CBS' 9/11

It was the perhaps the most intense two hours of broadcast television in history, maybe because it was so easy to see (and then feel) the pain and sorrow of those directly involved in the terrorist attacks of September 11th, 2001, perhaps because all of America was affected by the events of that day. 

CBS-TV's recent (Sunday night) broadcast of 9/11 was shocking only in its ability to provide the brush strokes to the already-seen portrait of what it was like to be there at the World Trade Center when hell broke loose. 

The two French videomakers who started that morning taping A Day In the LIfe of Firefighters were rewarded with a most untypical day, and with some of the most valuable footage so far of terror at our door.

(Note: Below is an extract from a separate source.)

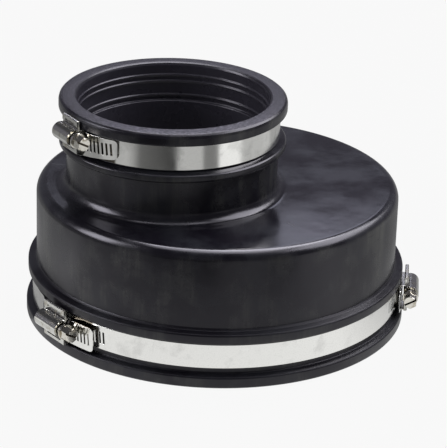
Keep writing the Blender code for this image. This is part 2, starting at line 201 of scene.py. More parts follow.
class Shading:
    """A material's node tree, with short ways to add what the materials share."""

    def __init__(self, name):
        self.material = bpy.data.materials.new(name)
        self.material.use_nodes = True
        self.tree = self.material.node_tree
        self.shader = self.tree.nodes["Principled BSDF"]
        self.place = self.add("ShaderNodeTexCoord").outputs["Object"]

    def add(self, kind, **values):
        node = self.tree.nodes.new(kind)
        for key, value in values.items():
            setattr(node, key, value)
        return node

    def link(self, source, target):
        self.tree.links.new(source, target)

    def split(self, vector):
        node = self.add("ShaderNodeSeparateXYZ")
        self.link(vector, node.inputs[0])
        return node.outputs

    def length(self, vector):
        node = self.add("ShaderNodeVectorMath", operation="LENGTH")
        self.link(vector, node.inputs[0])
        return node.outputs["Value"]

    def math(self, operation, a, b=None, c=None):
        node = self.add("ShaderNodeMath", operation=operation)
        for socket, value in zip(node.inputs, (a, b, c)):
            if isinstance(value, (int, float)):
                socket.default_value = value
            elif value is not None:
                self.link(value, socket)
        return node.outputs[0]

    def noise(self, scale, detail=2.0, rough=0.5, vector=None):
        node = self.add("ShaderNodeTexNoise")
        node.inputs["Scale"].default_value = scale
        node.inputs["Detail"].default_value = detail
        node.inputs["Roughness"].default_value = rough
        self.link(self.place if vector is None else vector, node.inputs["Vector"])
        return node.outputs["Fac"]

    def ramp(self, value, low, high, to_low=0.0, to_high=1.0):
        node = self.add("ShaderNodeMapRange", clamp=True, interpolation_type="SMOOTHSTEP")
        self.link(value, node.inputs["Value"])
        limits = {"From Min": low, "From Max": high, "To Min": to_low, "To Max": to_high}
        for key, number in limits.items():
            node.inputs[key].default_value = number
        return node.outputs["Result"]

    def both(self, *masks):
        """The product of the masks."""
        made = masks[0]
        for mask in masks[1:]:
            made = self.math("MULTIPLY", made, mask)
        return made

    def plus(self, value, mask, amount):
        """The value, with this amount added where the mask is 1."""
        return self.math("MULTIPLY_ADD", mask, amount, value)

    def mix(self, factor, a, b):
        node = self.add("ShaderNodeMix", data_type="RGBA")
        self.link(factor, node.inputs["Factor"])
        for socket, value in ((node.inputs[6], a), (node.inputs[7], b)):
            if isinstance(value, tuple):
                socket.default_value = (*value, 1.0)
            else:
                self.link(value, socket)
        return node.outputs[2]

    def round_axis(self, centre_x):
        """Vector of angle round an upright axis, distance from it and height, in metres."""
        parts = self.split(self.place)
        across = self.math("SUBTRACT", parts["X"], centre_x)
        flat = self.add("ShaderNodeCombineXYZ")
        self.link(across, flat.inputs["X"])
        self.link(parts["Y"], flat.inputs["Y"])
        joined = self.add("ShaderNodeCombineXYZ")
        self.link(self.math("ARCTAN2", parts["Y"], across), joined.inputs["X"])
        self.link(self.length(flat.outputs[0]), joined.inputs["Y"])
        self.link(parts["Z"], joined.inputs["Z"])
        return joined.outputs[0]

    def scaled(self, vector, x, y, z):
        node = self.add("ShaderNodeMapping")
        self.link(vector, node.inputs["Vector"])
        node.inputs["Scale"].default_value = (x, y, z)
        return node.outputs[0]

    def finish(self, colour, rough, *layers):
        """Colour, roughness and chained bumps of (height, distance in metres, strength)."""
        self.link(colour, self.shader.inputs["Base Color"])
        self.link(rough, self.shader.inputs["Roughness"])
        normal = None
        for height, distance, strength in layers:
            node = self.add("ShaderNodeBump")
            node.inputs["Distance"].default_value = distance
            node.inputs["Strength"].default_value = strength
            self.link(height, node.inputs["Height"])
            if normal is not None:
                self.link(normal, node.inputs["Normal"])
            normal = node.outputs["Normal"]
        self.link(normal, self.shader.inputs["Normal"])


def rubber():
    """Moulded black rubber, with film and scuffs on its walls, and dust with painted fill light in
    the small bore.

    The small rim is a dull cut face with rubbed scratches, painted lighter towards its -Y side as a
    painted highlight, and the ledges by the large band are duller than the walls.
    """
    look = Shading("rubber")
    around = look.round_axis(0.0)
    at_neck = look.round_axis(-OFFSET * MM)
    turn, reach, height = look.split(at_neck)
    facing = look.add("ShaderNodeNewGeometry")
    upright = look.split(facing.outputs["Normal"])["Z"]

    cloud = look.noise(34.0, 4.0, 0.6)
    grain = look.noise(2600.0, 2.0, 0.6)
    pebble = look.noise(420.0, 3.0, 0.6)
    streak = look.noise(1.0, 4.0, 0.65, look.scaled(around, 5.0, 1.0, 420.0))
    smear = look.noise(1.0, 4.0, 0.62, look.scaled(around, 7.0, 1.0, 24.0))
    hatch = look.noise(1.0, 3.0, 0.6, look.scaled(around, 70.0, 1.0, 22.0))
    rubbed = look.noise(1.0, 4.0, 0.7, look.scaled(at_neck, 26.0, 1500.0, 600.0))

    # Where each thing shows, from 0 to 1
    scuff = look.both(look.ramp(streak, 0.60, 0.72), look.ramp(cloud, 0.50, 0.62))
    side = look.ramp(upright, 0.6, 0.2)
    film = look.both(look.ramp(smear, 0.40, 0.66), look.ramp(cloud, 0.38, 0.60))
    film = look.both(film, look.ramp(hatch, 0.35, 0.65, 0.45, 1.0), side)
    top = look.ramp(height, (HEIGHT - 2.0) * MM, (HEIGHT - 0.8) * MM)
    cut_face = look.both(look.ramp(upright, 0.80, 0.97), top)
    inside = look.ramp(reach, (SMALL_BORE_R + 0.5) * MM, SMALL_BORE_R * MM)
    # Painted highlight: the rim's rubbed marks are weighted lighter towards its -Y side.
    painted_lit_side = look.both(
        look.ramp(turn, math.radians(-170), math.radians(-110)),
        look.ramp(turn, math.radians(-10), math.radians(-70)),
    )
    wear_and_light = look.math("MULTIPLY_ADD", painted_lit_side, 0.75, 0.25)
    worn_and_lit = look.both(cut_face, look.ramp(rubbed, 0.47, 0.62), wear_and_light)
    low = look.ramp(height, (WALL_FOOT_Z + 0.3) * MM, (WALL_FOOT_Z - 0.7) * MM)
    ledge = look.both(low, look.ramp(upright, 0.10, 0.45))

    colour = look.mix(look.ramp(cloud, 0.38, 0.64), RUBBER_DARK, RUBBER_LIGHT)
    colour = look.mix(film, colour, RUBBER_FILM)
    colour = look.mix(scuff, colour, RUBBER_SCUFF)
    # Painted light: the small bore's colour is lifted above the rubber's, with a dusty mottle.
    colour = look.mix(inside, colour, look.mix(pebble, BORE_PAINTED_FILL, BORE_DUST_AND_FILL))
    colour = look.mix(cut_face, colour, CUT_FACE)
    colour = look.mix(worn_and_lit, colour, CUT_FACE_WORN_AND_LIT)

    rough = look.ramp(cloud, 0.32, 0.68, 0.12, 0.22)
    rough = look.plus(rough, scuff, 0.16)
    rough = look.plus(rough, look.ramp(upright, 0.97, 0.80), 0.10)
    rough = look.plus(rough, cut_face, 0.27)
    rough = look.plus(rough, low, 0.08)
    rough = look.plus(rough, ledge, 0.10)

    shine = look.math("MULTIPLY_ADD", ledge, -0.24, 0.5)
    shine = look.plus(shine, cut_face, -0.20)
    look.link(shine, look.shader.inputs["Specular IOR Level"])
    look.shader.inputs["IOR"].default_value = 1.43
    look.shader.inputs["Specular Tint"].default_value = (0.93, 0.91, 1.0, 1.0)
    look.finish(
        colour,
        rough,
        (look.noise(22.0, 3.0, 0.5), 0.0008, 0.4),
        (pebble, 0.00004, 0.18),
        (grain, 0.00002, 0.18),
        (streak, 0.00002, 0.12),
        (worn_and_lit, 0.00006, 0.30),
    )
    return look.material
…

The images were ghostly, ghastly and all too real. One remembers the emphasis given to the loud sound of bodies hitting the pavement while firefighters made plans to rescue all they could from the first tower hit by a hijacked plane. One remembers the deeply concerned Catholic chaplain as he helping make those plans, his body to be found near an elevator just minutes later.

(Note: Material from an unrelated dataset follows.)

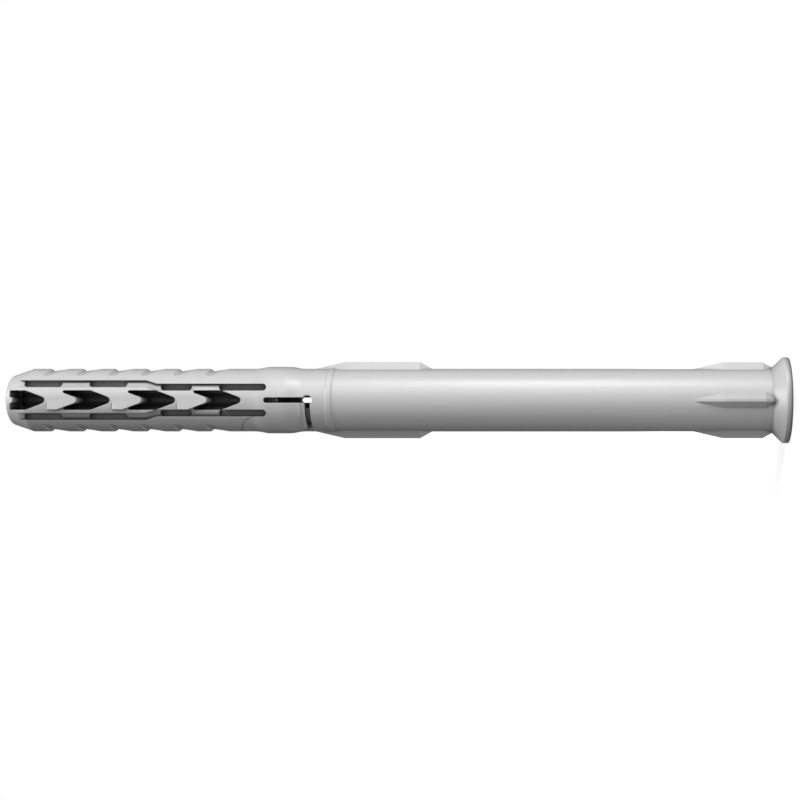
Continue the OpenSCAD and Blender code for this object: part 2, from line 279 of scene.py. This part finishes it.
def softbox(name, place, size, power):
    """Rectangular lamp that faces the middle of the sleeve, in metres and watts."""
    light = bpy.data.lights.new(name, "AREA")
    light.shape = "RECTANGLE"
    light.size, light.size_y = size
    light.energy = power
    lamp = bpy.data.objects.new(name, light)
    bpy.context.scene.collection.objects.link(lamp)
    aim(lamp, Vector(place), Vector((0, 0, cad_low.z + LENGTH / 2)))


def lights():
    """Two key and two low lamps over the sleeve in the picture, two off its tip, one behind."""
    softbox("key_strip", place=(0.36, -0.51, 0.32), size=(0.12, 0.50), power=1.15)
    softbox("key_box", place=(0.36, -0.51, 0.37), size=(0.12, 0.12), power=0.20)
    softbox("low_strip", place=(0.42, -0.42, 0.05), size=(0.30, 0.09), power=0.50)
    softbox("low_top_box", place=(0.53, -0.26, 0.06), size=(0.22, 0.09), power=2.40)
    softbox("side_tip_box", place=(0.16, -0.16, 0.66), size=(0.12, 0.12), power=2.20)
    softbox("tip_box", place=(0.00, -0.10, 0.65), size=(0.12, 0.12), power=1.10)
    softbox("back_box", place=(0.00, 0.36, 0.56), size=(0.40, 0.25), power=3.80)


def camera():
    """Camera that looks along +Y with +X upwards, its view shifted to the photograph's framing."""
    centre_x, centre_y = VIEW_CENTRE_PIXEL
    data = bpy.data.cameras.new("camera")
    data.sensor_width = SENSOR
    data.lens = FOCAL_PIXELS * SENSOR / IMAGE_SIZE
    data.shift_x = (IMAGE_SIZE / 2 - centre_x) / IMAGE_SIZE
    data.shift_y = (centre_y - IMAGE_SIZE / 2) / IMAGE_SIZE
    data.clip_start, data.clip_end = CAMERA_CLIP
    obj = bpy.data.objects.new("camera", data)
    bpy.context.scene.collection.objects.link(obj)
    right, up, back = Vector((0, 0, -1)), Vector((1, 0, 0)), Vector((0, -1, 0))
    turn = Matrix((right, up, back)).transposed().to_4x4()
    place = (0, -CAMERA_DISTANCE, cad_low.z + CAMERA_HEIGHT)
    obj.matrix_world = Matrix.Translation(place) @ turn
    bpy.context.scene.camera = obj


def dress_sleeve():
    """Gives the sleeve its nylon."""
    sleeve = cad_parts["sleeve"]
    sleeve.data.materials.clear()
    sleeve.data.materials.append(moulded_nylon())


camera()
lights()
white_surround()
table()
dress_sleeve()

bpy.context.scene.view_settings.view_transform = "Standard"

One remembers the middle aged, white businessman emerging dazed from the dusty rubble of the first tower's collapse, his tie askew, no coat, his glasses covered with ash -- still carrying his briefcase.

But most of all one remembers the young New York City firefighter who lived through it all, saying his only option other than to continue to fight fires is to join the military.  He prefers, he said, to save lives rather than take them.  But after September 11th, if he's called on to kill -- he would do so.

And finally one sees the fortuitous circumstances that put the French filmmakers on the street at the twin towers that day. Sad as it may be a commentary on the American memory and how quickly it fades, it is indeed a blessing for our national psyche that we will have these tapes to look back on in the future. And just when we begin to forget the unimaginable horror of that day, we can see it, feel it, remember those who died and Never Forget.